§ Problem requirements
Give the data again exactly, from its opening line through the line in which "coat: a faint" appears.

§ Entries provided

— Begin —

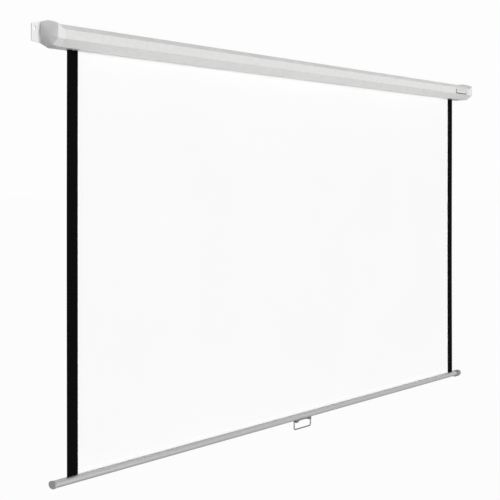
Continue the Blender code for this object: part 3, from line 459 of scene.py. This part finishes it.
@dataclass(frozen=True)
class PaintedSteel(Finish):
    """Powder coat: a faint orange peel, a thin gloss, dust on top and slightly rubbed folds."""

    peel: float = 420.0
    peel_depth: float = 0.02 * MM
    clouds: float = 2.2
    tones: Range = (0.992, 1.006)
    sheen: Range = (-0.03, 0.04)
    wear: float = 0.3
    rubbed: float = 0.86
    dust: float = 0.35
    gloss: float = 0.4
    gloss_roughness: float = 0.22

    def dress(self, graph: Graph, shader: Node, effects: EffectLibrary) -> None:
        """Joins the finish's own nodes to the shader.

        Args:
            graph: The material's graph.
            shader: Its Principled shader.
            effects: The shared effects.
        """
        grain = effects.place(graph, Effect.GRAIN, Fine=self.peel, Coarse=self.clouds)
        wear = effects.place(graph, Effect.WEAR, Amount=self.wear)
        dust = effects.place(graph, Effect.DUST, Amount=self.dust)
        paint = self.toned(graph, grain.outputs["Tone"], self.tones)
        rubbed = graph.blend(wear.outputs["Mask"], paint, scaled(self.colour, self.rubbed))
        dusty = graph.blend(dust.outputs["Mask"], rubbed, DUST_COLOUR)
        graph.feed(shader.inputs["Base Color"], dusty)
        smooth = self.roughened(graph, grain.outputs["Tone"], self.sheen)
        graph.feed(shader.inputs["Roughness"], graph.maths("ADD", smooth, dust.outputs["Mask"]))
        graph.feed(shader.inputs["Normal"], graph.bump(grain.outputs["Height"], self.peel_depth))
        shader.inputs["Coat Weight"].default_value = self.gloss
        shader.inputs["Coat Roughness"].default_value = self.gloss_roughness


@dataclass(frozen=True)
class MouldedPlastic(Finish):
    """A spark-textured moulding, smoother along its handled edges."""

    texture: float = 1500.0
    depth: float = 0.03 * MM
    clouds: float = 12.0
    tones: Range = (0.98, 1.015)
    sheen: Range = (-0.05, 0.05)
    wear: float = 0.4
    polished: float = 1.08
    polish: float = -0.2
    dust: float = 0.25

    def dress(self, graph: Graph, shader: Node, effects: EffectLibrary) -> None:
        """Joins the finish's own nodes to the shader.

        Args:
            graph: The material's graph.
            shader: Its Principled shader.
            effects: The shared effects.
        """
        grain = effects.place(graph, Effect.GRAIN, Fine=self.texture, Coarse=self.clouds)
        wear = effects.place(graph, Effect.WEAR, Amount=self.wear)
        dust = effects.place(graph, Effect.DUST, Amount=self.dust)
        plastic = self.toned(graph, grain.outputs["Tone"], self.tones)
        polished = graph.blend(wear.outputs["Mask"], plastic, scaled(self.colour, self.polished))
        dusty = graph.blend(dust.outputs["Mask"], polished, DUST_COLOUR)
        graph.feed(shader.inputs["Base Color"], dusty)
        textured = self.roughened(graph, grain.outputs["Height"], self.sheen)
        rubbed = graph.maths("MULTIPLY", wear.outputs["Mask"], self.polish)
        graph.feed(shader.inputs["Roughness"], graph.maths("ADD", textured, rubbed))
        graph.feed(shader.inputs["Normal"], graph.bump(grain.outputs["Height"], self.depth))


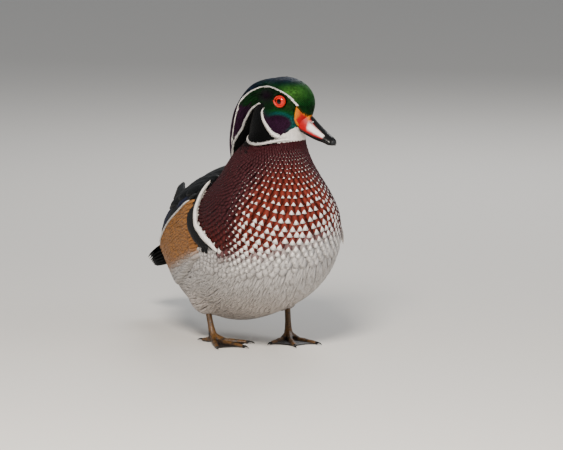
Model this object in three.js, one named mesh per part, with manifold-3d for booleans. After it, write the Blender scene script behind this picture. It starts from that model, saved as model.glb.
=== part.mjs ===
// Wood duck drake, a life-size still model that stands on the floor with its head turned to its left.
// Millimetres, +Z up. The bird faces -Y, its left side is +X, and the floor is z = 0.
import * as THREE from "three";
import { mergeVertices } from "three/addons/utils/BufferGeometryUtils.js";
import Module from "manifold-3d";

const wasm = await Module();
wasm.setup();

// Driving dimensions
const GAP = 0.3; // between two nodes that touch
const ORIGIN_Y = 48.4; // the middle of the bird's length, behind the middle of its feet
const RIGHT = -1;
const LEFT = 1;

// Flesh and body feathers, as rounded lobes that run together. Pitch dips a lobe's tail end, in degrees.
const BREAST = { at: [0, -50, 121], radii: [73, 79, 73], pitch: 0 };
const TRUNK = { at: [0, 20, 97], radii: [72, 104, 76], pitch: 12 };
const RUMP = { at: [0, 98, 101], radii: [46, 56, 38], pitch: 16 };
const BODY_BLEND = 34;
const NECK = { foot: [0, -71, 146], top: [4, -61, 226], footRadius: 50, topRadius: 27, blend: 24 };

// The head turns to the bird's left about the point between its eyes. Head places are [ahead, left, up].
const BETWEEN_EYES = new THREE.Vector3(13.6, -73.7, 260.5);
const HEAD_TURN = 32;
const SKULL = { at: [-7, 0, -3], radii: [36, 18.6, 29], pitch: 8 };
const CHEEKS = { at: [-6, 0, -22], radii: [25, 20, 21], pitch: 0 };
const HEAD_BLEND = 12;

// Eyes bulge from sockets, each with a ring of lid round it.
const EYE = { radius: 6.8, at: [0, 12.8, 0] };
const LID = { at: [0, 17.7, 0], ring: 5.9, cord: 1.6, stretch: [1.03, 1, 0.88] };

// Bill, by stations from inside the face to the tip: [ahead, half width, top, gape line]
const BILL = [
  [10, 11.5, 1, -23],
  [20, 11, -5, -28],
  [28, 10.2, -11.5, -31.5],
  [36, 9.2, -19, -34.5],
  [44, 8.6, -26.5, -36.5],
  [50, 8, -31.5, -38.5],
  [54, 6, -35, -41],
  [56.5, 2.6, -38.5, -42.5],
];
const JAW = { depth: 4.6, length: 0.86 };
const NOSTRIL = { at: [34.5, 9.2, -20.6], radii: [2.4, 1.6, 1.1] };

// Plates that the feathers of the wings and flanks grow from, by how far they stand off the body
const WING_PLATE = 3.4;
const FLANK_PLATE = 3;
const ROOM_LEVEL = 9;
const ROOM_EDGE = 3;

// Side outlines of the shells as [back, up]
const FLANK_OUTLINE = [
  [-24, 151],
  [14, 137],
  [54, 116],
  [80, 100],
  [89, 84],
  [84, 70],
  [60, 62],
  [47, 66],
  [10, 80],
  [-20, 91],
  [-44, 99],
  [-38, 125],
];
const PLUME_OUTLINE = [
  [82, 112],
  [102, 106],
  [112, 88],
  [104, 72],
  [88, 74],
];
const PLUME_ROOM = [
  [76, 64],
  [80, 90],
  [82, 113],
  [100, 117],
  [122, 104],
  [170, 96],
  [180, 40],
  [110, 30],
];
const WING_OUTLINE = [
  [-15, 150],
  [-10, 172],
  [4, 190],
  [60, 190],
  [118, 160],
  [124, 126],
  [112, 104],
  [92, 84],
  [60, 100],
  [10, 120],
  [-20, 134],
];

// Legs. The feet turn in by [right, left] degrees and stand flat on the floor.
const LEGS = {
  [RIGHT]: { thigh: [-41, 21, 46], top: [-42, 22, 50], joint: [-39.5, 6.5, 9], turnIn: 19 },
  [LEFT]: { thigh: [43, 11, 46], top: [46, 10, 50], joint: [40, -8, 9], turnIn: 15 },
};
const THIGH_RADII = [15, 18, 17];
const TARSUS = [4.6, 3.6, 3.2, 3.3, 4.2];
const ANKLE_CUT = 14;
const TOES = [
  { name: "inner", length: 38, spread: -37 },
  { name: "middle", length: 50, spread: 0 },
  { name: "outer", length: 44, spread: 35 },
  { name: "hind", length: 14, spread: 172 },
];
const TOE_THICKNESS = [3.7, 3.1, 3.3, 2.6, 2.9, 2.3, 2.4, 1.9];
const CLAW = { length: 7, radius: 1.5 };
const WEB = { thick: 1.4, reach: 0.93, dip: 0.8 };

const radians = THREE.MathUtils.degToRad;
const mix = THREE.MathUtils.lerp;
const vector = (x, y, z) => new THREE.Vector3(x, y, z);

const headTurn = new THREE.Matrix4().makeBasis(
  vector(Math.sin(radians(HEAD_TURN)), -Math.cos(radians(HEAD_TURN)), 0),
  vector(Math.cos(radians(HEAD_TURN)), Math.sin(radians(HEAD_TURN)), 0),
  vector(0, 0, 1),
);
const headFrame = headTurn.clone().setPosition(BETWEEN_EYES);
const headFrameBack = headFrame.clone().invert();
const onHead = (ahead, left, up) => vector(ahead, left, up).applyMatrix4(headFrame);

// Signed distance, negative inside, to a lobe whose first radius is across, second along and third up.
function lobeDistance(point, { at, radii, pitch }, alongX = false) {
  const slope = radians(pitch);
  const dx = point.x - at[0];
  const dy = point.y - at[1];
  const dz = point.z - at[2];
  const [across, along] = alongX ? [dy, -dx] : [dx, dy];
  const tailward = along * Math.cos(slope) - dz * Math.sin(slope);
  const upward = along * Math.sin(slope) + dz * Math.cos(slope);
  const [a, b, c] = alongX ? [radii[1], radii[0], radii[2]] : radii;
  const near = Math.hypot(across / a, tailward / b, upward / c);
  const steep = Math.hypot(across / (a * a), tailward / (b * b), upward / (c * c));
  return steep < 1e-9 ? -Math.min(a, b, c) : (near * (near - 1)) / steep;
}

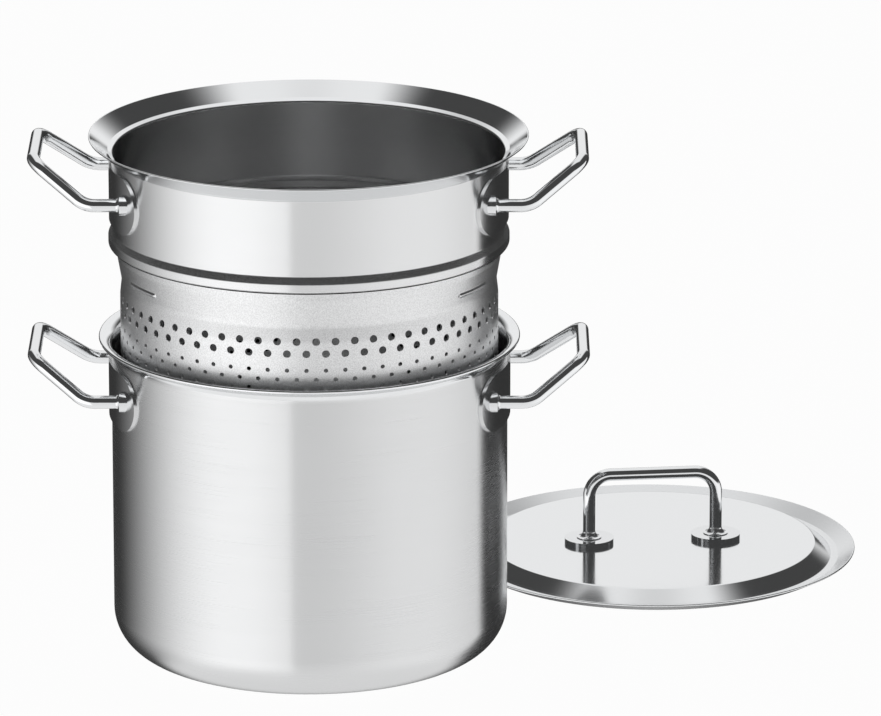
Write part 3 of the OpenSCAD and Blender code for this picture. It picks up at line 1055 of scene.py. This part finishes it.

— End —

§ Solution to the exercise
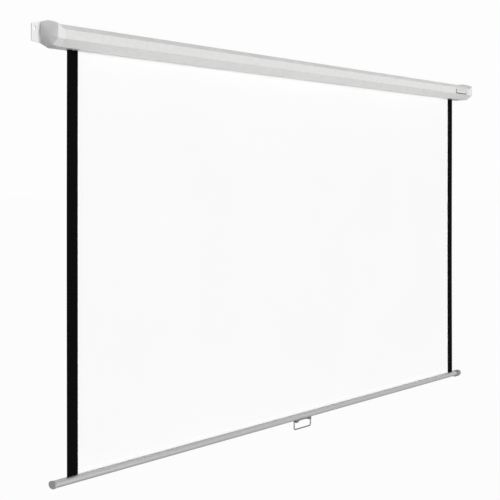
Continue the Blender code for this object: part 3, from line 459 of scene.py. This part finishes it.
@dataclass(frozen=True)
class PaintedSteel(Finish):
    """Powder coat: a faint orange peel, a thin gloss, dust on top and slightly rubbed folds."""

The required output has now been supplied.